Have Raw Dog Sex
No summer would be complete without a handful of one-night stands, a wicked case of Filipino crab louse and hell, even a couple of booze-fueled pregnancy scares sure to unearth at least one kid or perhaps, a litter of Chupacabra puppies if your dick fishes aren’t, in fact, too drunk to swim.
Unfortunately, these things are simply the perils of raw doggin’ it with loose women branded as such by the distinct presence of putrid stretch marks and $15 tramp stamps. Let’s face it – despite all of the safe sex campaigning that has been conducted throughout the years, no one actually uses condoms, especially in the pecker pulsing throes of a skanktamoneous one nighter.
However, it may be in your best interest to understand that this type of promiscuous behavior can be considerably more dangerous than say, sitting around the house snorting cocaine. That’s because inside the asshole petri dish of America, AIDS is still killing somewhere around 17,000 people a year. And even though gay and bisexual men are still at the highest risk for contracting this rotten voodoo disease, health experts agree that fast-assed skanks are still perfectly capable of putting a man flat on his back attached to a feeding tube and a respirator.
So, if condoms aren’t your thing, might we suggest settling for an extremely ambitious blow job?
Buying Sex or Drugs From Some Chick in Mexico
Nothing solidifies that summer has finally arrived more than piling into a car with several of your buddies and taking a high-speed road trip bound for the Mexican border. This sort of thing has undoubtedly become a right of passage in the hearts of young hooligans fiendishly dry-humping the planet to satisfy their animalistic urges with cheap beer, good drugs and a piece of ass that doesn’t speak any English.
Unfortunately, you will not find cheap booze and linguistically challenged senoritas hanging out around infamous tourists spots, like Cancun or Puerto Vallarta. No sir, you will need to scour the alleyways off the beaten path of civil society, behind dive bars and whorehouses in order to, truly, get in touch with the tequila spirit and the Tijuana ghost – or to score a bag of weed.

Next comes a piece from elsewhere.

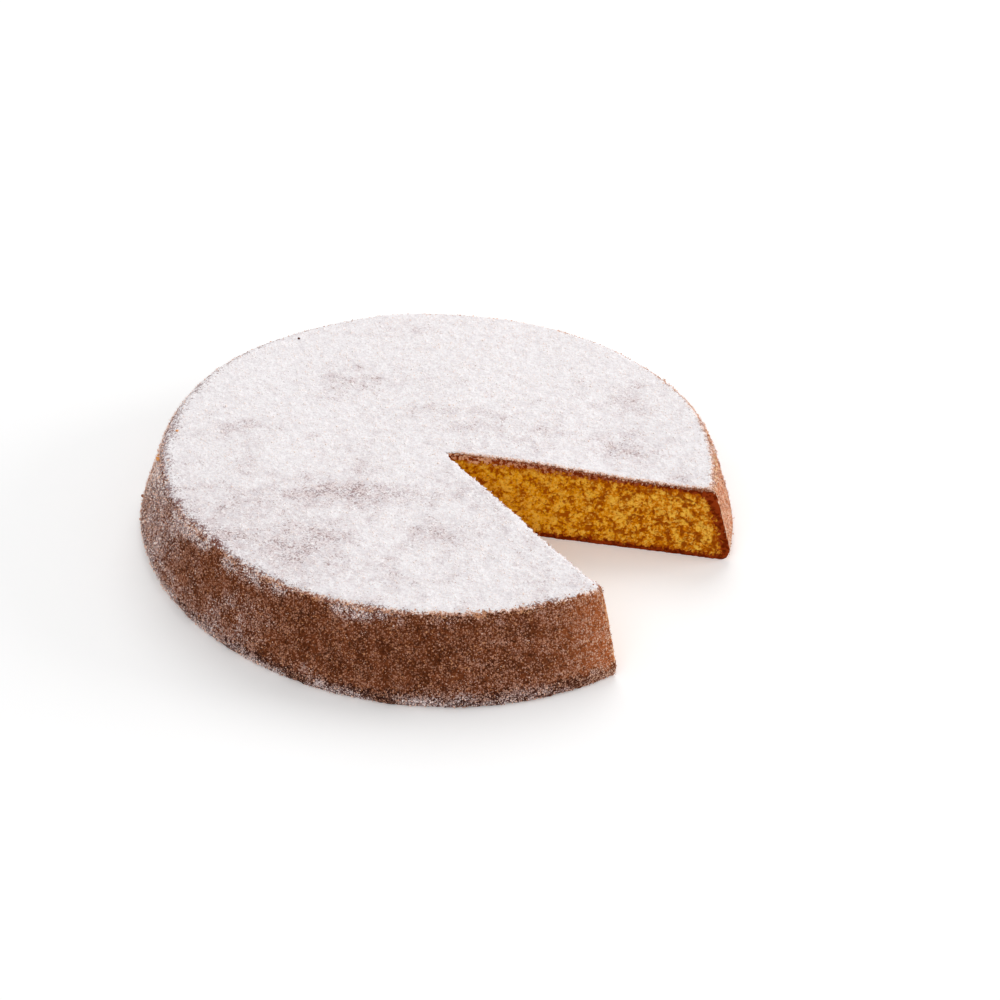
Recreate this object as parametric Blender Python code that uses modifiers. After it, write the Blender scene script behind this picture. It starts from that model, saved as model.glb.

Yet, in doing so, you must first be warned that when choosing to mingle with a bunch of wild-eyed bendecos and nickel pimps making their sleazy way slinging pussy and narcotics, that it might be safer for you and your friends to just put on a Salsa record at home and bury your noses in a fat sack of cocaine. Even considering the possibility that one of you will overdose, you are still more likely to die as the result of purchasing sex or drugs in Mexico than getting all coked up in America. The Mexican thug-world is responsible for about 19,000 murders every year, ranging from gun violence to decapitation to bodies being dissolved in barrels of acid.
Just remember, America is a melting pot with shifty immigration laws – it is relatively easy to find a piece of ass in this country that no hablan Inglés.
Go Down on Some Skank With the Flu
Summer is synonymous with going down on strange chicks in questionable environments and hoping like hell you don’t end up catching something like a yeast infection or worse, some exotic strain of African throat clap.
Most men, at least those not repulsed by the idea of putting their mouths where girls pee, will almost always strap on a thigh-high feed bag if they believe that in doing so, there will be a greater chance of getting the girl on all fours for a solid three minute long hump-a-thon.
However, while the vast majority of the male persuasion is at least somewhat knowledgeable of the risk factors involved with eating from the womb of a diseased skank; surprisingly, not many administrators of the cunninlingual arts ever consider the possibility of catching the flu from it – which kills 26,000 more people per year than cocaine.
Might we suggest that before going down on your little skanky whisker biscuit, that you take her temperature first – the old fashion way, of course.
Drive Some Broad to the Liquor Store
There is nothing quite like going on a summer beer run with some of your favorite tunes blasting at top volume, while the skank of the evening beats you off from the shogun seat. And even though you are fully aware that skeezie little meat fondler has no intention of kicking-in any money for the booze, you still treat her like the respectable gutter slut that she is and let her try to get you off before you reach the liquor store.
Still, while a man can’t complain about being having his pecker tugged on at full throttle along a stretch of highway, it should be made known that it is still safer to snort mass amounts of cocaine than it is to get jerked off during a beer run. We know it sounds preposterous, but just the normal everyday car ride, sans hand job, is responsible for killing nearly 40,000 people each year in America – that’s 30,000 more casualties than a year’s worth dead American coke fiends. Hell, toss in an erection and rush hour traffic and a simple beer run becomes a suicide mission.
Perhaps it would be in your best interest to send your skank flying solo to the liquor store, while you lounge around the living room getting all Tony Montana on a hefty stash of blow. After all, there will be plenty of time to introduce her to your little friend after she gets back with the booze.